Among the entries that follow, the required portion opens with the line containing "Keep writing the" and closes with the line containing "light.visible_camera = False". Give that portion again exactly, and nothing else.

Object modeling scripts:
══════
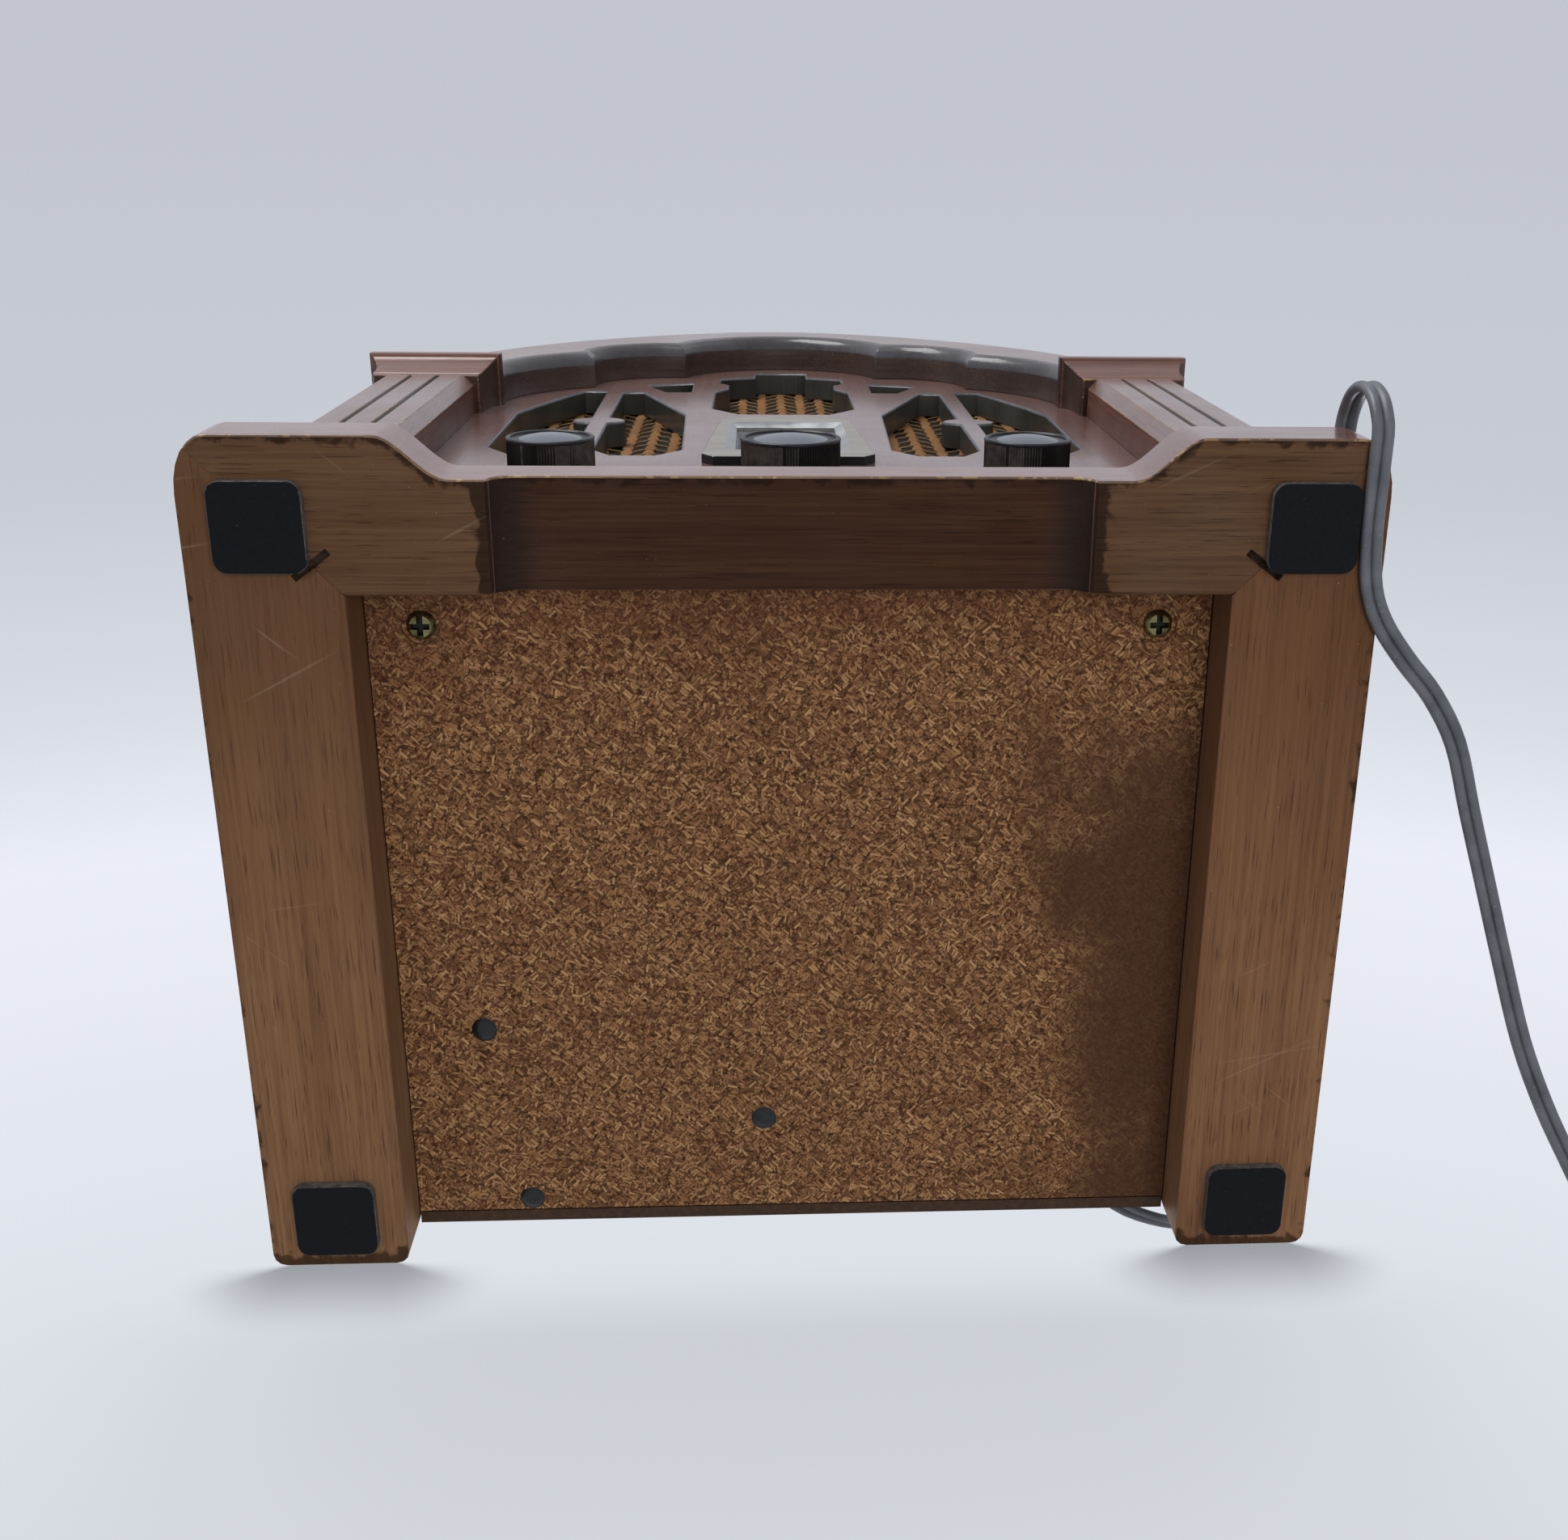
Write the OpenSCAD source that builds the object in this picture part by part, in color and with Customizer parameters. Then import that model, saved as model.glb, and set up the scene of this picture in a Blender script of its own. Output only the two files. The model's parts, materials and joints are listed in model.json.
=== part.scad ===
// Arched table radio receiver: a wooden "cathedral" cabinet on a framed base.
// Upright, front towards -Y, origin on the floor under the middle of the cabinet.

/* [Base] */
// Width of the base over both side rails
base_w = 250; // [240:1:260]
// Depth of the base from the plinth fronts to the rail ends
base_d = 196; // [190:1:206]
// Thickness of the base stock
base_t = 19; // [17:0.5:22]
// Width of each side rail
rail_w = 32; // [30:0.5:34]
// Depth of the front board at its plinths
front_d = 33; // [31:0.5:36]
// Set-back of the middle of the front board behind the plinths
waist = 8.8; // [6:0.1:10]
// Half width at which the plinth front ends and the ogee starts
plinth_in = 85; // [80:0.5:88]
// Run of the ogee along the front
ogee_w = 14.5; // [10:0.5:18]
// Rounding of the front corners, across
corner_x = 7; // [4:0.5:9]
// Rounding of the front corners, front to back
corner_y = 12; // [8:0.5:14]
// Half width of the shallow relief under the front board
relief_w = 62.5; // [55:0.5:66]
// Depth of that relief
relief_h = 4.8; // [3:0.1:6]
// Radius of the cove at each end of the relief
relief_r = 4.8; // [3:0.1:6]
// Length of the kerf across each mitre
kerf_l = 9.4; // [6:0.1:12]
// Width of that kerf
kerf_w = 1.6; // [1:0.1:2]

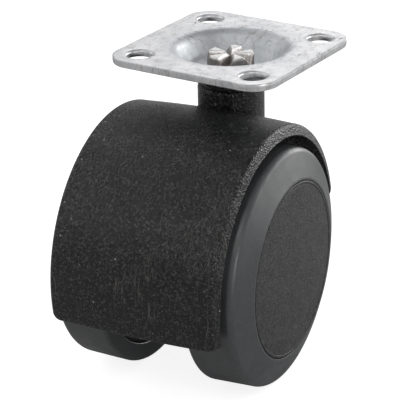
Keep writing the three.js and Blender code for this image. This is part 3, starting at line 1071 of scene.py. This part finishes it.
def soft_boxes():
    """Square soft lights in a ring round the caster, all turned to its middle."""
    target = (cad_low + cad_high) / 2
    for name, azimuth, elevation, width, power in SOFT_BOXES:
        back = direction_from(math.radians(azimuth) + CAMERA_AZIMUTH, math.radians(elevation))
        data = bpy.data.lights.new(name, "AREA")
        data.size = width
        data.energy = power
        light = add_object(name, data)
        light.location = target + back * LIGHT_DISTANCE
        light.rotation_euler = (-back).to_track_quat("-Z", "Y").to_euler()
        light.visible_camera = False


def camera():
    """A long lens, looking down on the hood and the right wheel, slightly rolled."""
    roll = CAMERA_ROLL
    back = direction_from(CAMERA_AZIMUTH, CAMERA_ELEVATION)
    right = Vector((math.cos(CAMERA_AZIMUTH), math.sin(CAMERA_AZIMUTH), 0))
    up = back.cross(right)
    right, up = (
        math.cos(roll) * right + math.sin(roll) * up,
        math.cos(roll) * up - math.sin(roll) * right,
    )
    data = bpy.data.cameras.new("camera")
    data.sensor_width = SENSOR_WIDTH
    data.lens = CAMERA_LENS
    data.clip_start, data.clip_end = 0.01, 50
    view = add_object("camera", data)
    aim = Vector((0, 0, CAMERA_AIM * MM))
    place = aim + back * (CAMERA_DISTANCE * MM)
    place += right * (CAMERA_SHIFT_RIGHT * MM)
    place += up * (CAMERA_SHIFT_UP * MM)
    turn = Matrix((right, up, back)).transposed()
    view.matrix_world = Matrix.Translation(place) @ turn.to_4x4()
    bpy.context.scene.camera = view


def surroundings():
    """A dim, even studio round the object, in front of a white background."""
    world = bpy.data.worlds.new("studio")
    world.use_nodes = True
    tree = world.node_tree
    dim = tree.nodes["Background"]
    dim.inputs["Color"].default_value = (1, 1, 1, 1)
    dim.inputs["Strength"].default_value = STUDIO_STRENGTH
    white = tree.nodes.new("ShaderNodeBackground")
    white.inputs["Color"].default_value = (1, 1, 1, 1)
    white.inputs["Strength"].default_value = 1.0
    seen = tree.nodes.new("ShaderNodeLightPath").outputs["Is Camera Ray"]
    both = tree.nodes.new("ShaderNodeMixShader")
    tree.links.new(seen, both.inputs[0])
    tree.links.new(dim.outputs[0], both.inputs[1])
    tree.links.new(white.outputs[0], both.inputs[2])
    tree.links.new(both.outputs[0], tree.nodes["World Output"].inputs["Surface"])
    bpy.context.scene.world = world
    bpy.context.scene.view_settings.view_transform = "Standard"


floor()
soft_boxes()
camera()
surroundings()
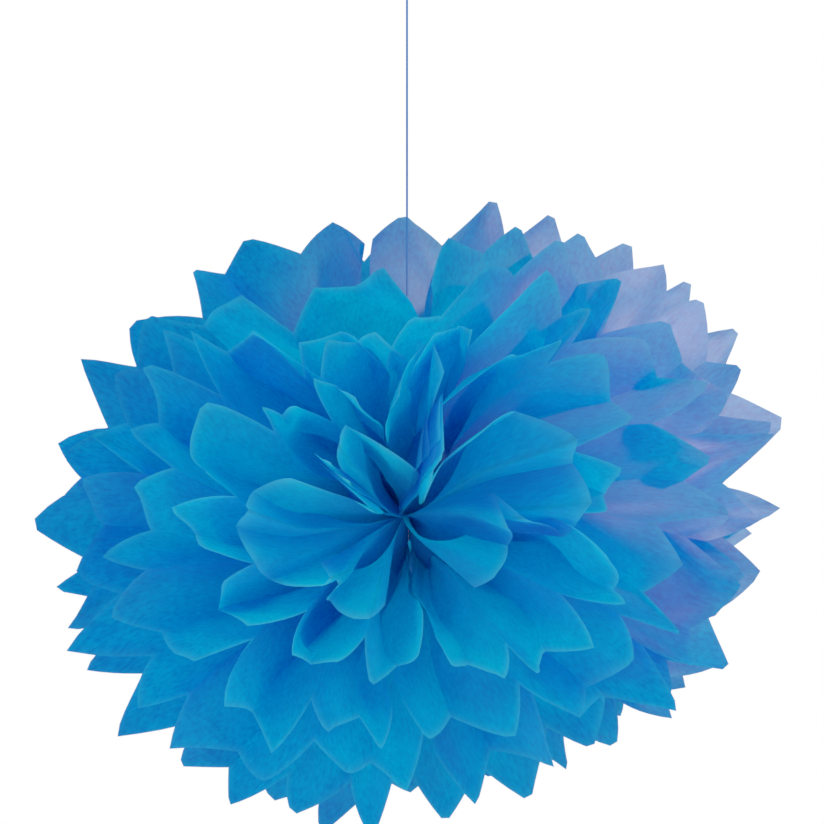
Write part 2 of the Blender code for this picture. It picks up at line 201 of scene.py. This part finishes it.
══════
FINAL RESULT:
Keep writing the three.js and Blender code for this image. This is part 3, starting at line 1071 of scene.py. This part finishes it.
def soft_boxes():
    """Square soft lights in a ring round the caster, all turned to its middle."""
    target = (cad_low + cad_high) / 2
    for name, azimuth, elevation, width, power in SOFT_BOXES:
        back = direction_from(math.radians(azimuth) + CAMERA_AZIMUTH, math.radians(elevation))
        data = bpy.data.lights.new(name, "AREA")
        data.size = width
        data.energy = power
        light = add_object(name, data)
        light.location = target + back * LIGHT_DISTANCE
        light.rotation_euler = (-back).to_track_quat("-Z", "Y").to_euler()
        light.visible_camera = False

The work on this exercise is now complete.